Il est cependant hautement probable que MSF oubliera opportunément ses engagements solennels le jour où les fonds manqueront pour une opération de grande ampleur, suite à une catastrophe naturelle par exemple. Je prends ici le pari que ce jour arrivera avant que les « conditions » fixées par MSF ne voient le jour. Ces inconsistances moralisatrices nous affaiblissent, elles sont un écran à la compréhension du monde dans lequel nous agissons.

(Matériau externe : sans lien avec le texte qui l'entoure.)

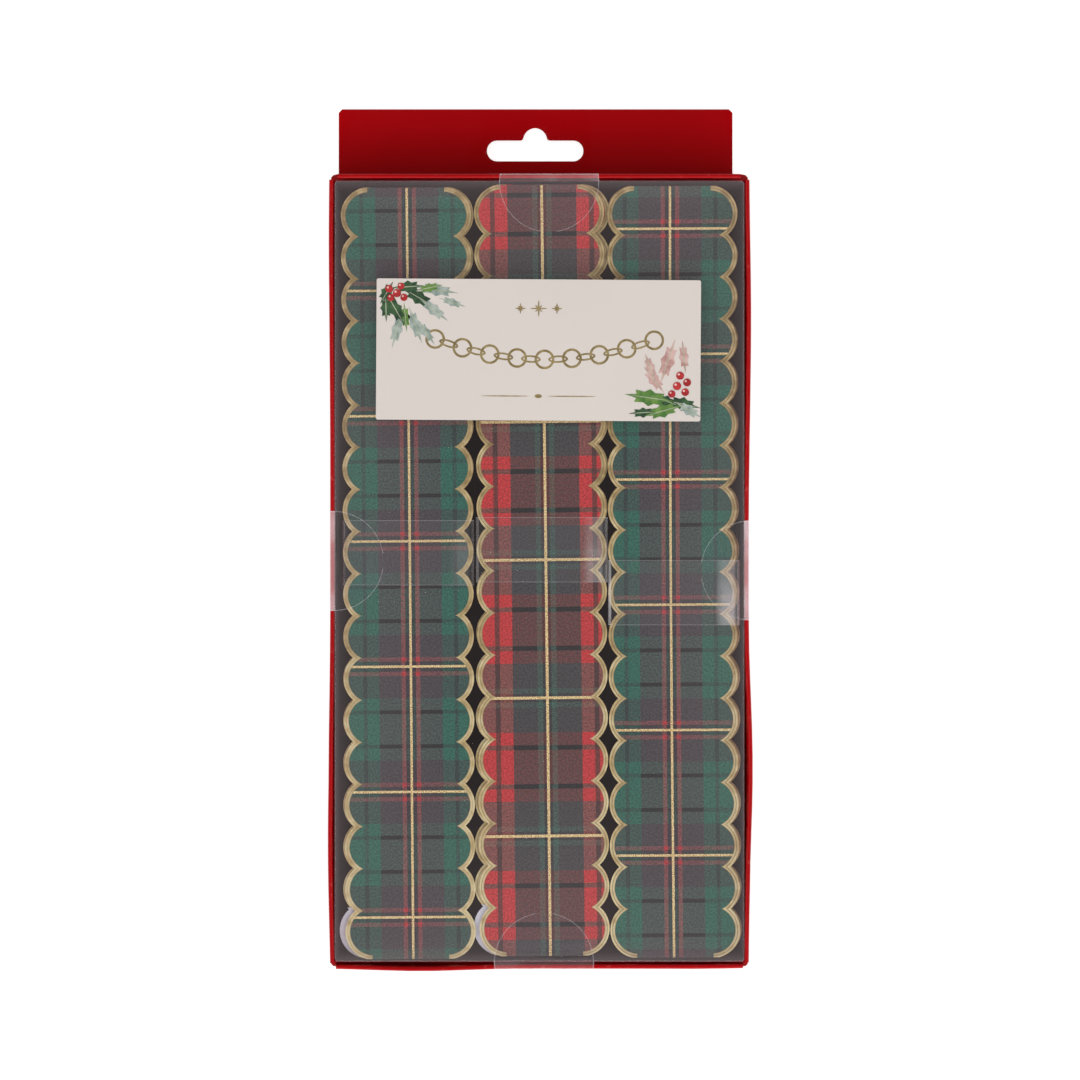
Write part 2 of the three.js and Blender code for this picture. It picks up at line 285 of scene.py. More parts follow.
def buildSky():
    world = bpy.data.worlds.new("world")
    world.use_nodes = True
    tree = world.node_tree
    background = tree.nodes["Background"]
    coords = tree.nodes.new("ShaderNodeTexCoord")
    split = tree.nodes.new("ShaderNodeSeparateXYZ")
    ramp = tree.nodes.new("ShaderNodeValToRGB")
    dim = tree.nodes.new("ShaderNodeMapRange")
    tree.links.new(coords.outputs["Generated"], split.inputs[0])
    tree.links.new(split.outputs["Z"], ramp.inputs["Fac"])
    tree.links.new(split.outputs["Y"], dim.inputs["Value"])
    tree.links.new(dim.outputs["Result"], background.inputs["Strength"])
    tree.links.new(ramp.outputs["Color"], background.inputs["Color"])
    for name, value in (("From Min", -studio["skyTurn"]), ("From Max", studio["skyTurn"]),
                        ("To Min", studio["skyFront"]), ("To Max", studio["skyBehind"])):
        dim.inputs[name].default_value = value
    ends = ramp.color_ramp.elements
    ends[0].position, ends[0].color = studio["skyLowTo"], gray(studio["skyLow"])
    ends[1].position, ends[1].color = studio["skyHighFrom"], gray(studio["skyHigh"])
    bpy.context.scene.world = world


def buildLamp(name, place, size, power):
    light = bpy.data.lights.new(name, "AREA")
    light.shape = "RECTANGLE"
    light.size, light.size_y = size
    light.energy = power
    lamp = bpy.data.objects.new(name, light)
    lamp.location = place
    lamp.rotation_euler = (-Vector(place)).to_track_quat("-Z", "Y").to_euler()
    bpy.context.collection.objects.link(lamp)
    if name == studio["unseenLamp"]:
        lamp.visible_glossy = lamp.visible_camera = False


def buildFloor():
    letGo()
    bpy.ops.mesh.primitive_grid_add(x_subdivisions=2, y_subdivisions=2, size=studio["floorSize"],
                                    location=(0, 0, -studio["floorDrop"]))
    floor = settle(bpy.context.object, "floor")
    paper = Nodes("floorPaper")
    grain = paper.noise(studio["floorGrain"], paper.place())
    color = paper.mix(grain, gray(studio["floorColor"]), gray(studio["floorShade"]))
    floor.data.materials.append(paper.surface({
        "Base Color": color, "Roughness": 0.9, "Emission Color": (1, 1, 1, 1),
        "Emission Strength": studio["floorGlow"],
    }))


buildCamera()
buildSky()
for name, (place, size, power) in studio["lamps"].items():
    buildLamp(name, place, size, power)
buildFloor()
print("studio ready")


# sizes in mm; the tab is painted darker from its head down to its foot, a painted shade where the top wall shades it
redTone = {
    "dark": (0.34, 0.0006, 0.0022), "light": (0.39, 0.0010, 0.0034), "cloud": 18.0, "fleck": 900.0,
    "rimFleckColor": (0.60, 0.10, 0.10, 1), "rimFleckFrom": 16.6, "rimFleckShare": 0.25,
    "tabShadeColor": (0.12, 0.0002, 0.0008, 1), "tabFrom": 120.4, "tabFoot": 121.0, "tabHead": 137.0, "tabShadeShare": 0.55,
}
# the tray's inside: painted near black on the floor for the deep shade there, red in the margin under the walls
boardTone = {
    "dark": (0.006, 0.004, 0.004), "light": (0.016, 0.010, 0.009), "margin": (0.36, 0.001, 0.003, 1),
    "middleX": -0.27, "middleY": -10.2, "reachX": 67.2, "reachY": 128.2,
}


def redCard():
    look = Nodes("redCard")
    where = look.place()
    cloud = look.noise(redTone["cloud"], where, 3.0)
    fleck = look.noise(redTone["fleck"], where, 2.0)
    color = look.ramp(cloud, [(0.3, redTone["dark"]), (0.7, redTone["light"])])
    apart = look.split(where)
    # painted shade: the tab darkens towards its foot, where the top wall stands over it
    upTab = look.add("MapRange", {0: apart["Y"], 1: redTone["tabFoot"] * mm, 2: redTone["tabHead"] * mm}).outputs[0]
    onTab = look.math("GREATER_THAN", apart["Y"], redTone["tabFrom"] * mm)
    paintedTabShade = look.math("MULTIPLY", onTab, look.math("SUBTRACT", 1.0, upTab))
    color = look.mix(look.math("MULTIPLY", paintedTabShade, redTone["tabShadeShare"]), color, redTone["tabShadeColor"])
    # pinkish flecks along the tops of the walls
    nearEdge = look.math("GREATER_THAN", apart["Z"], redTone["rimFleckFrom"] * mm)
    rimFlecks = look.math("MULTIPLY", nearEdge, look.math("GREATER_THAN", look.noise(420.0, where, 4.0), 0.66))
    color = look.mix(look.math("MULTIPLY", rimFlecks, redTone["rimFleckShare"]), color, redTone["rimFleckColor"])
    return look.surface({
        "Base Color": color, "Roughness": look.math("MULTIPLY_ADD", fleck, 0.12, 0.16),
        "Normal": look.bump(fleck, 0.12, 0.00008), "IOR": 1.45, "Specular IOR Level": 0.15,
    })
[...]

Depuis le début de la « crise des migrants », MSF dirige l’intégralité de ses critiques contre l’UE. L’urgence du sauvetage justifiait sans doute ce regard eurocentrique, même si l’opération Mare Nostrum avait été auparavant la plus grande opération de sauvetage humanitaire dans l’histoire… et la plus discrète. Mais ces migrants/réfugiés ne tombaient pas du ciel, et la politique d’endiguement de l’UE ne datait pas de ce moment (cf notamment les accords avec la Libye et le Maroc). Pourtant, nous ne refusions pas les fonds européens : est-ce à dire que nous étions alors complices des ces « politiques anti-humanitaires » ? Si la réponse est oui, il faut le dire, parce que cela veut dire que nous endossons la politique de nos donateurs, ce qui serait nouveau. Si la réponse est négative, alors il faut expliquer pourquoi nous n’étions pas impliqués hier et nous le sommes devenus aujourd’hui. Pour cela, il ne suffit pas de dire que « nous sommes témoins, en première ligne, de la souffrance engendrée par les politiques européennes », car nous sommes tout aussi témoins des causes politiques qui ont amené ces personnes à fuir et vous n’avez pas prononcé un mot ce sujet, à l’exception de la Syrie, tardivement et non sans tensions. Au passage, ce double standard n’est pas isolé : refuser de participer au WHS et aller parler de principes humanitaires au Conseil de sécurité n’est pas moins contradictoire. (Il me semble évident que nous n’avons aucun rôle à jouer dans ces théâtres où la pièce est déjà écrite et que nous avons bien d’autres lieux pour nous exprimer.)
Etant une organisation humanitaire européenne par nos origines comme par notre structuration, il est sain que nous prenions position sur des questions d’ordre humanitaire en Europe. Mais la décision qui en a résulté, pour le dire avec le sourire, est borgne et unijambiste. Borgne parce qu’elle ne voit qu’une moitié du problème, et unijambiste parce que son argumentaire ne tient pas debout. J’ajoute que mon sourire est en réalité plutôt crispé, car je suis consterné depuis quelque temps par la suite de prises de position qui se résument en rappels à l’ordre adressés tantôt aux ONG, tantôt à l’ONU, tantôt aux Etats (occidentaux) par une organisation qui s’auto-attribue de fait une suprématie morale sur le reste du monde. Je ne me sens pas du tout représenté par ce discours, j’espère que c’est le cas chez de nombreux MSF et qu’ils le feront savoir.